Ugly, indeed. After decoding, one finally gets the malware URL.

Wepawet now handles this type of malicious PDF files. See this report for an example.

CVE-2009-3459, CVE-2009-4324, and one PDF trick

PDF exploits—mostly targeting Adobe Reader and Acrobat programs—are very commonly used on drive-by web sites. This situation is probably the result of the widespread use of the Adobe plugin, a rather large of number of vulnerabilities found in it, and reliable exploitation techniques.

Two recent vulnerabilities for which I have added detection in Wepawet are CVE-2009-3459 and CVE-2009-4324 (click on the links to see analysis reports of two malicious samples). The former is an integer overflow in the PDF parser, the latter is a bug in the JavaScript interpreter.

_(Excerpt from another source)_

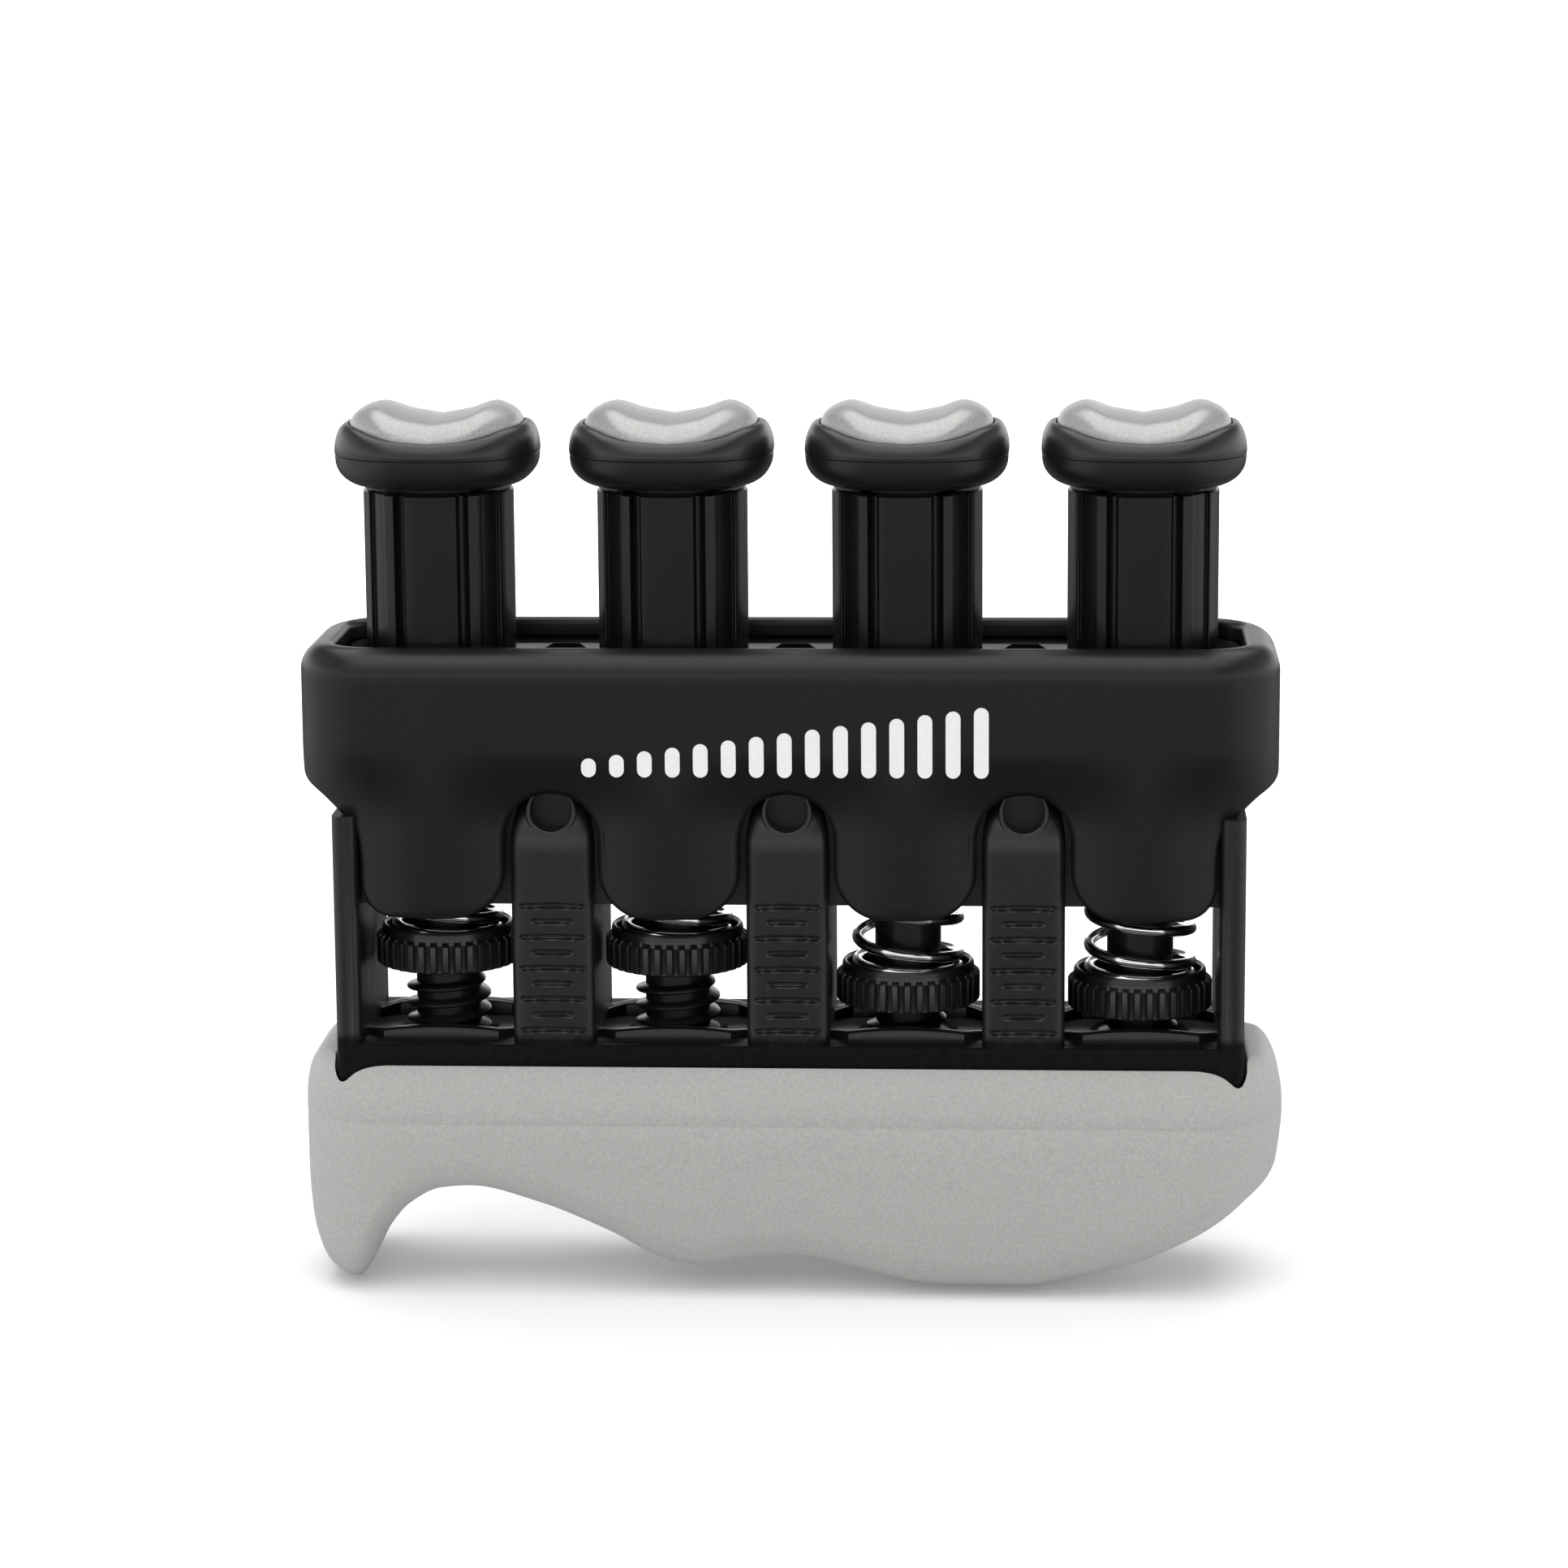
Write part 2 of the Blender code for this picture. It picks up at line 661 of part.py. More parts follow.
def main():
    clear_scene()
    black_satin = material("black_satin_plastic", (0.018, 0.018, 0.019), 0.42)
    black_frame = material("black_frame_plastic", (0.022, 0.022, 0.023), 0.38)
    black_gloss = material("black_gloss_plastic", (0.010, 0.010, 0.011), 0.22)
    dark_wheel = material("dark_grey_plastic", (0.030, 0.030, 0.031), 0.35)
    soft_grey = material("grey_soft_touch", (0.402, 0.407, 0.392), 0.62)
    pad_grey = material("silver_grey_pad", (0.52, 0.53, 0.53), 0.40)
    steel = material("dark_spring_steel", (0.30, 0.29, 0.28), 0.22, 1.0)
    housing(black_satin)
    frame(black_frame)
    palm_grip(soft_grey)
    plunger, cap, pad, adjuster = plunger_mesh(), cap_mesh(), pad_mesh(), adjuster_mesh()
    for n, x in enumerate(BUTTON_X, start=1):
        bottom = WHEEL_BOTTOM[n - 1]
        add(f"plunger_{n}", plunger, black_gloss, (x, 0, 0))
        add(f"button_cap_{n}", cap, black_satin, (x, 0, 0))
        add(f"finger_pad_{n}", pad, pad_grey, (x, 0, 0))
        wheel = add(f"adjuster_{n}", adjuster, dark_wheel, (x, 0, bottom))
        wheel.rotation_euler.z = math.radians(WHEEL_TURN[n - 1])
        coil = spring_mesh(f"spring_{n}", bottom + CUP_FLOOR + GAP, SEAT_Z - GAP)
        add(f"spring_{n}", coil, steel, (x, 0, 0))


main()
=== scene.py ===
"""Finger exerciser: the look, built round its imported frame.

The builders below work in millimetres, with +X along the row of buttons, -Y the front and +Z up.
They turn into metres as each mesh is made.
"""

import math

import bmesh
import bpy
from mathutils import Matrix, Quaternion, Vector


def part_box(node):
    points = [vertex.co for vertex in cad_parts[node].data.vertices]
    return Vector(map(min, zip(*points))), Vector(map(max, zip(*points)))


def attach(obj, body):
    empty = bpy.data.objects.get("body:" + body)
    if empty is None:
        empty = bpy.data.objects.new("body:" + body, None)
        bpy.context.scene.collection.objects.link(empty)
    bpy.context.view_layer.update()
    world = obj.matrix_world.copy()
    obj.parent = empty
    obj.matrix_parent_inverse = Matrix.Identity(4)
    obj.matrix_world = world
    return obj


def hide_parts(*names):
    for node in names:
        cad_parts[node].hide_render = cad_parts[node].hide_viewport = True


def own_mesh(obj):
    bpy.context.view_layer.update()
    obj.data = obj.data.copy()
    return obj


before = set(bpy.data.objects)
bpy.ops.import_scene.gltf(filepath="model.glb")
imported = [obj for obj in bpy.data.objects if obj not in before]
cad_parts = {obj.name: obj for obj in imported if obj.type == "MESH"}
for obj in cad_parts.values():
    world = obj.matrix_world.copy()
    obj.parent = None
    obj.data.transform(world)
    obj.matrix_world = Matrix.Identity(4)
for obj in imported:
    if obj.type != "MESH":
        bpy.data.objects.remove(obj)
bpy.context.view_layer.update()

MM = 0.001
FRONT, BACK = -1, 1
CLEARANCE = 0.3


def box(node):
    """A node's lowest and highest corner in millimetres."""
    low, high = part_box(node)
    return low / MM, high / MM


HOUSING_LOW, HOUSING_HIGH = box("housing")
FRAME_LOW, FRAME_HIGH = box("frame")
GRIP_HIGH = box("palm_grip")[1]
BUTTON_X = [(box(f"plunger_{n}")[0].x + box(f"plunger_{n}")[1].x) / 2 for n in range(1, 5)]
PITCH = BUTTON_X[1] - BUTTON_X[0]
COLUMN_X = [(a + b) / 2 for a, b in zip(BUTTON_X, BUTTON_X[1:])]


# ---------------------------------------------------------------- mesh tools


def new_mesh(name, bm, sharp=32):
    """A smooth mesh in metres, its edges sharp where they turn by more than an angle in degrees."""
    bmesh.ops.recalc_face_normals(bm, faces=bm.faces)
    bmesh.ops.scale(bm, vec=(MM, MM, MM), verts=bm.verts)
    mesh = bpy.data.meshes.new(name)
    bm.to_mesh(mesh)
    bm.free()
    mesh.shade_smooth()
    mesh.set_sharp_from_angle(angle=math.radians(sharp))
    return mesh


def add_loft(bm, rings, looped=False):
    """A skin over rings of equal length. Its ends are filled, or joined to each other if looped."""
    rows = [[bm.verts.new(point) for point in ring] for ring in rings]
    count = len(rows[0])
    for low, high in zip(rows, rows[1:] + rows[:1] if looped else rows[1:]):
        for i in range(count):
            j = (i + 1) % count
            bm.faces.new((low[i], low[j], high[j], high[i]))
    if not looped:
        bm.faces.new(rows[0])
        bm.faces.new(rows[-1])


def loft(name, *stacks, sharp=32):
    """One mesh made of closed skins, each over its own stack of rings."""
    bm = bmesh.new()
    for rings in stacks:
        add_loft(bm, rings)
    return new_mesh(name, bm, sharp)


def quarter_turn(steps):
    """Angles from 0 to 90 degrees, in radians."""
    return [math.pi / 2 * k / steps for k in range(steps + 1)]


def level(outline, z):
    """A flat outline set at a height."""
    return [(x, y, z) for x, y in outline]


def circle(radius, sides, centre=(0.0, 0.0)):
    turn = math.tau / sides
    return [
        (centre[0] + radius * math.cos(turn * i), centre[1] + radius * math.sin(turn * i))
        for i in range(sides)
    ]


def arc(centre, radius, start, end, steps):
    """Points along an arc, its angles in degrees."""
    angles = [math.radians(start + (end - start) * k / steps) for k in range(steps + 1)]
    return [(centre[0] + radius * math.cos(a), centre[1] + radius * math.sin(a)) for a in angles]


def rounded_rectangle(half_x, half_y, corner, steps=8, along=0):
    """An outline anticlockwise from the +X side, with points added along its straight sides."""
    points = []
    for quarter, (sx, sy) in enumerate([(1, 1), (-1, 1), (-1, -1), (1, -1)]):
        centre = (sx * (half_x - corner), sy * (half_y - corner))
        turn = arc(centre, corner, 90 * quarter, 90 * quarter + 90, steps)
        if points and along:
            points += between(points[-1], turn[0], along)
        points += turn
    if along:
        points += between(points[-1], points[0], along)
    return points


def between(start, end, count):
    """Points spaced evenly between two others."""
    shares = [k / (count + 1) for k in range(1, count + 1)]
    return [tuple(a + (b - a) * t for a, b in zip(start, end)) for t in shares]


def turned(profile, sides, centre=(0.0, 0.0)):
    """Rings of a round body from its (radius, height) profile."""
    return [level(circle(r, sides, centre), z) for r, z in profile]


def block(low, high):
    """Rings of a box between its lowest and highest corner."""
    corners = [(low[0], low[1]), (high[0], low[1]), (high[0], high[1]), (low[0], high[1])]
    return [level(corners, low[2]), level(corners, high[2])]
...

The analysis of malicious PDF files is often complicated by the use of various obfuscation (or better, “confusion”) techniques. In particular, malicious PDF files are often malformed: expected sections are missing entirely, others are truncated. The attacks are still successful because Adobe Reader does a good job at automatically repairing the damaged file. Of course, analysis tools are not necessarily as good at that.

I recently found an interesting, small trick that was used in the wild. A little background first. A stream is a basic object (technically, a dictionary) used in PDF files to contain arbitrary content. In particular, malicious PDFs use streams to contain the JavaScript code used to launch an exploit. The Length entry in the stream dictionary is used to specify, you guessed it, the length of the encoded content. According to the PDF specification (Section for the curious), the length is to be specified as an integer. The sample I found, however, used an expression (a sum) to declare the stream length in the length declaration.

<</ / / / /Filter/ASCIIHexDecode/Length 100000+12488>>
... stream contents ...

Lessons learned: do not trust specs and be a little lenient in the parsing of PDF files...

Update 1/7/2010: Richard B. pointed out that Acrobat seems to detect that the length specification is malformed, discards it, and falls back to a simple parsing strategy to extract the stream contents. Thanks!